Siempre he sostenido que en un supuesto decálogo del conductor, el primer mandamiento debería ser: “no estorbar”. Los conductores que se aferran al carril interior de una autopista o una autovía para circular a 80 kilómetros por hora, ignorando el tráfico que llevan detrás, deberían ser obligados a detenerse y, al contrario de la penalización de 10 segundos que sufren los pilotos de Fórmula 1 por circular demasiado rápido en la zona de boxes, estos “rompepelotas” que taponan la circulación de una vía rápida, deberían también ser castigados a permanecer detenidos, como mínimo, 30 minutos.

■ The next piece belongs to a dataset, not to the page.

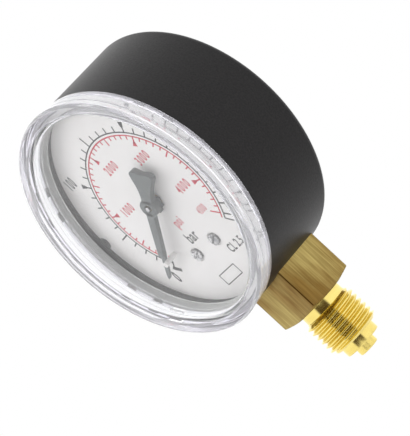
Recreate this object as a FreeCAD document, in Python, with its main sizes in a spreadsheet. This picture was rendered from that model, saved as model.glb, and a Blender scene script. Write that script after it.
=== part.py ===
import FreeCAD, Part
import math
import os
import Sketcher
from FreeCAD import Placement, Rotation, Vector

# Pressure gauge of 63 mm nominal size, with a G 1/4 B connection at the bottom.
#
# World frame: millimetres, +Z up, origin on the stem's axis at the middle of the connection thread.
# The dial faces -Y, and +X is to the right of somebody who reads it.
# The instrument itself is drawn in the face frame: x to the right, y up and z towards the reader,
# with its origin where the pointer's axis crosses the stem's axis.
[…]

Resulta desesperante, a la vez que peligroso, comprobar cómo, si a través de las luces o del claxon llamas su atención, te encuentras invariablemente con dos tipos de respuesta. Si se trata de un maleducado que disfruta fastidiando al prójimo (recuerden, “no se gusta a sí mismo”), te hará un gesto indicándote que le pases por encima (ganas dan de hacerlo algunas veces).

La otra respuesta, la del despistado que va enfrascado en una conversación o pensando en las batuecas, sin mirar por el retrovisor, es peor si cabe, ya que, sorprendido, después de múltiples señales, responde con un volantazo hacia el centro de la vía sin encomendarse ni a Dios ni al diablo.